MORGANTOWN — Republican Senate candidate John Raese filled in wetlands and damaged more than 2 miles of streams when he rerouted them to create waterfalls on a private, 18-hole West Virginia golf course that federal regulators say he built without the required permits.
The years-long construction of Pikewood National Golf Club near Morgantown is "probably the biggest violation we've ever seen in this district," Sheila Tunney, spokeswoman for the U.S. Army Corps of Engineers in Pittsburgh, told The Associated Press.
More than two years ago, the Environmental Protection Agency ordered Raese, the club's president, to develop a plan to mitigate the damage. Tunney says work on that plan is ongoing.
Raese, who's challenging incumbent Democrat Joe Manchin, recently called Pikewood "the nicest golf course in the United States" and a local job creator. He didn't immediately respond to a request for comment Monday.
The millionaire businessman campaigns routinely on a platform that includes abolishing several federal agencies, including the EPA, and the government regulations that he says squelch economic development.
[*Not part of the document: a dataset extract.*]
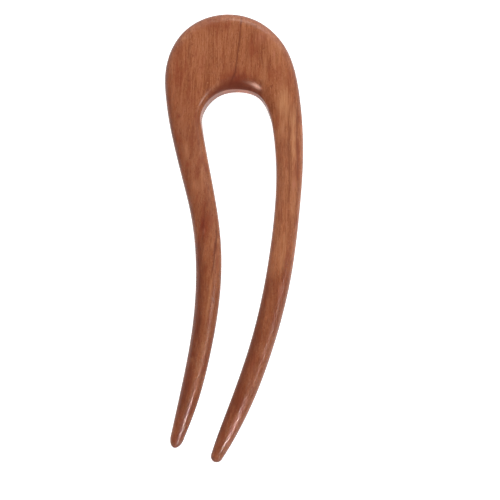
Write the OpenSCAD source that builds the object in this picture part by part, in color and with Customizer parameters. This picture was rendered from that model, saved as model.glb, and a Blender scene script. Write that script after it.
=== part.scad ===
// Two-prong hair fork, carved from one piece of wood.
// It lies face up: +X is to its right, +Y runs from the prong tips to the head, +Z is up.
// The origin is under the middle of the fork, on the surface that it rests on.

/* [Overall size] */
// Length from the crown of the head to the end of the longer prong
fork_length = 115; // [95:1:140]
// Width across the widest part of the head
fork_width = 35.4; // [30:0.1:44]

/* [Thickness] */
// Thickness of the head, from the back to the face
head_thick = 7; // [5.5:0.1:9]
// Height of the highest stretch of the prongs' backs above the surface
prong_rise = 4; // [0:0.1:8]

/* [Edges] */
// Width of the rounded edge, seen from the face
edge_width = 3; // [1:0.1:4]
// Depth of the rounded edge on the face
face_edge_depth = 2.2; // [1:0.1:2.6]
// Depth of the rounded edge on the back
back_edge_depth = 1.6; // [0.8:0.1:2.4]
// Width that the face rolls down over to the steep wall, where the arch is highest
wall_width = 4.5; // [2.4:0.1:6]
// Depth that the face rolls down there
wall_depth = 2.3; // [1:0.1:3.5]

/* [Fineness] */
// Rings from one section to the next
rings_per_section = 5; // [3:1:6]
// Steps round each edge of a ring
edge_steps = 6; // [4:1:7]
// Rings that round off each prong tip
tip_rings = 5; // [3:1:6]

/* [Hidden] */

WOOD = [0.6, 0.37, 0.26];

// Size of the fork that the section tables are drawn for
DRAWN_LENGTH = 115;
DRAWN_WIDTH = 35.4;
PLAN_SCALE = [fork_width / DRAWN_WIDTH, fork_length / DRAWN_LENGTH];

// A section runs straight across the wood, from the edge that faces the gap to the outer edge.
// Its columns: the inner edge's x and y, the outer edge's x and y, in mm,
// then the thickness as a share of the head's, how far the section is rounded towards an ellipse,
// how much of the arch's broad roll its inner edge has, how far the wall under that edge leans out
// in mm, and the share of the prongs' rise under its back.
IN_X = 0;
IN_Y = 1;
OUT_X = 2;
OUT_Y = 3;
THICK = 4;
ROUND = 5;
WALL = 6;
LEAN = 7;
LIFT = 8;

// Left prong, from its tip up to its root
LEFT_PRONG = [
    [-12.7, -51.1, -16.2, -50.3, 0.44, 1.00, 0, 0, 0.00],
    [ -8.9, -41.1, -13.9, -39.8, 0.61, 1.00, 0, 0, 0.36],
    [ -5.7, -28.0, -11.3, -27.0, 0.72, 0.90, 0, 0, 0.74],
    [ -3.6, -15.1,  -9.9, -14.7, 0.79, 0.70, 0, 0, 0.97],
    [ -3.2,  -3.0,  -9.9,  -3.2, 0.84, 0.50, 0, 0, 1.00],
    [ -4.4,   8.0, -11.2,   7.0, 0.89, 0.30, 0, 0, 0.80],
    [ -6.5,  19.3, -13.9,  17.7, 0.94, 0.15, 0, 0, 0.42],
];

// Head, from the left prong's root over the arch to the right prong's root
HEAD = [
    [ -8.0,  28.2, -16.3,  28.2, 0.98, 0.05, 0.00, 0.12, 0.12],
    [ -7.9,  31.5, -17.2,  34.9, 1.00, 0.00, 0.05, 0.45, 0.02],
    [ -6.2,  34.5, -17.5,  43.9, 1.00, 0.00, 0.25, 0.62, 0.00],
    [ -3.5,  36.6, -13.1,  52.9, 1.00, 0.00, 0.60, 0.68, 0.00],
    [ -0.3,  37.4,  -3.9,  57.3, 1.00, 0.00, 0.95, 0.75, 0.00],
    [  2.9,  37.3,   6.2,  55.7, 1.00, 0.00, 1.00, 0.70, 0.00],
    [  5.9,  36.3,  13.3,  48.9, 1.00, 0.00, 0.90, 0.60, 0.00],
    [  8.0,  33.9,  16.1,  40.6, 1.00, 0.00, 0.45, 0.35, 0.00],
    [  9.1,  31.1,  17.1,  33.9, 0.99, 0.00, 0.15, 0.15, 0.03],
    [  9.9,  28.2,  17.6,  28.2, 0.97, 0.05, 0.00, 0.00, 0.12],
];

// Right prong, from its root down to its tip
RIGHT_PRONG = [
    [ 10.8,  18.5,  17.7,  18.5, 0.93, 0.15, 0, 0, 0.40],
    [ 10.4,   7.5,  16.8,   7.1, 0.88, 0.30, 0, 0, 0.76],
    [  9.0,  -4.1,  15.4,  -5.1, 0.83, 0.50, 0, 0, 0.98],
    [  7.1, -14.9,  13.3, -16.2, 0.79, 0.70, 0, 0, 1.00],
    [  4.1, -27.0,   9.8, -28.7, 0.73, 0.90, 0, 0, 0.80],
    [ -0.1, -39.4,   5.1, -41.5, 0.65, 1.00, 0, 0, 0.43],
    [ -4.0, -49.7,   0.0, -51.6, 0.53, 1.00, 0, 0, 0.13],
    [ -5.8, -55.1,  -2.9, -56.4, 0.41, 1.00, 0, 0, 0.00],
];

// How far each prong runs on past its last section, round its tip
LEFT_TIP = 3.2;
RIGHT_TIP = 1.8;

// Exponents of an edge's superellipse: where the edge eases in from a flat face, and where the
// section is rounded towards an ellipse
EDGE_POWER = 2.5;
ROUND_POWER = 2;
// Exponent of the arch's roll: its depth grows with this power of the way across it
ROLL_POWER = 1.7;

// Largest share of a section's width and thickness that its two edges may take together
EDGE_SHARE = 0.94;

SECTIONS = concat(LEFT_PRONG, HEAD, RIGHT_PRONG);
LAST = len(SECTIONS) - 1;
RING_POINTS = 4 * (edge_steps + 1);

function mix(low, high, share) = low + (high - low) * share;

// Control rows of a cubic curve that passes smoothly along the sections
function control(i) =
    i < 0 ? 2 * SECTIONS[0] - control(1)
    : i > LAST ? 2 * SECTIONS[LAST] - control(LAST - 1)
    : i == 0 || i == LAST ? SECTIONS[i]
    : SECTIONS[i] - (SECTIONS[i - 1] - 2 * SECTIONS[i] + SECTIONS[i + 1]) / 6;
CONTROLS = [for (i = [-1:LAST + 1]) control(i)];

// The section at u, a number from 0 at the left tip to LAST at the right tip
function section(u) = let (
    i = min(floor(u), LAST - 1),
    f = u - i,
    weights = [pow(1 - f, 3), 3 * pow(f, 3) - 6 * f * f + 4, 1 + 3 * f + 3 * f * f - 3 * pow(f, 3), pow(f, 3)]
) (weights[0] * CONTROLS[i] + weights[1] * CONTROLS[i + 1]
    + weights[2] * CONTROLS[i + 2] + weights[3] * CONTROLS[i + 3]) / 6;

// A quarter of a superellipse, from the top of its depth round to the end of its width
function quarter(width, depth, power) = [
    for (k = [0:edge_steps]) let (turn = 90 * k / edge_steps)
        [width * pow(sin(turn), 2 / power), depth * pow(cos(turn), 2 / power)]
];

// The broad roll over the arch, from the face down to the edge of the steep wall
function roll(width, depth) = [
    for (k = [0:edge_steps]) let (reach = sin(90 * k / edge_steps))
        [width * reach, depth * (1 - pow(reach, ROLL_POWER))]
];

function reversed(list) = [for (k = [len(list) - 1:-1:0]) list[k]];

// Outline of a section as [distance outwards from its middle, height above its middle],
// round from the face's outer edge by the outer side, the back and the inner side to the face
function outline(half_w, half_t, rounding, wall, lean) = let (
    most_w = EDGE_SHARE * half_w,
    most_t = EDGE_SHARE * half_t,
    edge_w = mix(min(edge_width, most_w), most_w, rounding),
    face_t = mix(min(face_edge_depth, most_t), most_t, rounding),
    back_t = mix(min(back_edge_depth, most_t), most_t, rounding),
    roll_w = min(wall_width, 2 * half_w - edge_w),
    roll_t = min(wall_depth, EDGE_SHARE * (2 * half_t - back_t)),
    power = mix(EDGE_POWER, ROUND_POWER, rounding),
    face_edge = quarter(edge_w, face_t, power),
    back_edge = quarter(edge_w, back_t, power),
    inner_edge = mix(face_edge, roll(roll_w, roll_t), wall),
    inner_w = mix(edge_w, roll_w, wall),
    inner_t = mix(face_t, roll_t, wall)
) concat(
    [for (p = face_edge) [half_w - edge_w + p[0], half_t - face_t + p[1]]],
    [for (p = reversed(back_edge)) [half_w - edge_w + p[0], back_t - half_t - p[1]]],
    [for (p = back_edge) [edge_w - half_w - p[0], back_t - half_t - p[1]]],
    [for (p = reversed(inner_edge))
        [lean - half_w + (inner_w - p[0]) * (1 - lean / inner_w), half_t - inner_t + p[1]]]
);

// The smooth curve through the table may swing a little past 0 and 1, so the shares are held there
function held(share) = min(1, max(0, share));

// The ring of points round a section, shrunk about its middle and moved along the wood for a tip
function ring(row, shrink = 1, onwards = [0, 0]) = let (
    inner = [row[IN_X] * PLAN_SCALE[0], row[IN_Y] * PLAN_SCALE[1]],
    outer = [row[OUT_X] * PLAN_SCALE[0], row[OUT_Y] * PLAN_SCALE[1]],
    across = (outer - inner) / norm(outer - inner),
    middle = (inner + outer) / 2 + onwards,
    half_w = norm(outer - inner) / 2,
    half_t = head_thick * row[THICK] / 2,
    height = prong_rise * max(0, row[LIFT]) + half_t
) [
    for (p = outline(half_w, half_t, held(row[ROUND]), held(row[WALL]), max(0, row[LEAN])))
        concat(middle + shrink * p[0] * across, height + shrink * p[1])
];

// Middle of a section in plan, and the way that the wood runs out through a tip
function middle_of(row) = [
    (row[IN_X] + row[OUT_X]) / 2 * PLAN_SCALE[0],
    (row[IN_Y] + row[OUT_Y]) / 2 * PLAN_SCALE[1]
];
function way_out(tip, before) =
    let (way = middle_of(tip) - middle_of(before)) way / norm(way);

// Rings that close over a tip, from the last section outwards, as a quarter of an ellipse
function tip_cap(tip, before, reach) = [
    for (k = [1:tip_rings - 1]) let (turn = 90 * k / tip_rings)
        ring(tip, cos(turn), reach * sin(turn) * way_out(tip, before))
];
function tip_point(tip, before, reach) = concat(
    middle_of(tip) + reach * way_out(tip, before),
    prong_rise * max(0, tip[LIFT]) + head_thick * tip[THICK] / 2
);

BODY_RINGS = [for (k = [0:LAST * rings_per_section]) ring(section(k / rings_per_section))];
RINGS = concat(
    reversed(tip_cap(SECTIONS[0], SECTIONS[1], LEFT_TIP)),
    BODY_RINGS,
    tip_cap(SECTIONS[LAST], SECTIONS[LAST - 1], RIGHT_TIP)
);

// One closed skin: a strip of triangles between each ring and the next, and a fan at each tip
module skin(rings, first_point, last_point) {
    n = RING_POINTS;
    first = len(rings) * n;
    last = first + 1;
    end = (len(rings) - 1) * n;
    points = concat([for (r = rings) each r], [first_point, last_point]);
    strips = [
        for (r = [0:len(rings) - 2], k = [0:n - 1])
            let (a = r * n + k, b = r * n + (k + 1) % n)
                each [[a, b, b + n], [a, b + n, a + n]]
    ];
    first_fan = [for (k = [0:n - 1]) [first, (k + 1) % n, k]];
    last_fan = [for (k = [0:n - 1]) [last, end + k, end + (k + 1) % n]];
    polyhedron(points, concat(strips, first_fan, last_fan), convexity = 6);
}

module hair_fork() {
    color(WOOD)
        skin(
            RINGS,
            tip_point(SECTIONS[0], SECTIONS[1], LEFT_TIP),
            tip_point(SECTIONS[LAST], SECTIONS[LAST - 1], RIGHT_TIP)
        );
}

hair_fork();
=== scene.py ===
import math

import bpy
import numpy as np
from mathutils import Matrix


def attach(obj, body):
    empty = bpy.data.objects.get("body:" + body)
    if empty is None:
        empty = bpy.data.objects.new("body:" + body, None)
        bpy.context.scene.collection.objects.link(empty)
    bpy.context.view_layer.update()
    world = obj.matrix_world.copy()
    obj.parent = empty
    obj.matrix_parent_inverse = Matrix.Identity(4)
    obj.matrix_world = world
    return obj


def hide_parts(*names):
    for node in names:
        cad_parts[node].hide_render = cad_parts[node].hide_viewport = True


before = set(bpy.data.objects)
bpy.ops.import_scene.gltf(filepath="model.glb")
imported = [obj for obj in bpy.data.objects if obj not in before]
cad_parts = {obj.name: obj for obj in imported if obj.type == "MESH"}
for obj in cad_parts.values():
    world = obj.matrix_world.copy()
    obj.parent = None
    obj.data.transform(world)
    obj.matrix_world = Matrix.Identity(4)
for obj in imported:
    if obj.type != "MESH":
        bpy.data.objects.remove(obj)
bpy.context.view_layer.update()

# All shape sizes are in millimetres, in the fork's own frame: it lies face up, its right is +X
# and its head points to +Y. MM turns them into metres.
MM = 0.001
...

EPA officials have repeatedly declined to answer questions about the violations but did provide the AP a copy of a six-page compliance order issued in March 2010. The last page says EPA "reserves the right to seek any remedy available under the law," including pursuit of any civil or criminal charges it deems appropriate.
Tunney said the corps first learned about the 1,300-acre golf course, which sits on the Monongalia-Preston county border, from a farmer who complained he was no longer getting water from a local stream.
The course took several years to build, and aerial photos show the waterfalls are at par-3 fifth hole, dubbed "Mow Green." The website describes it as a small, peanut-shaped green with a limestone ledge on one side and a "reflection pond" on the other.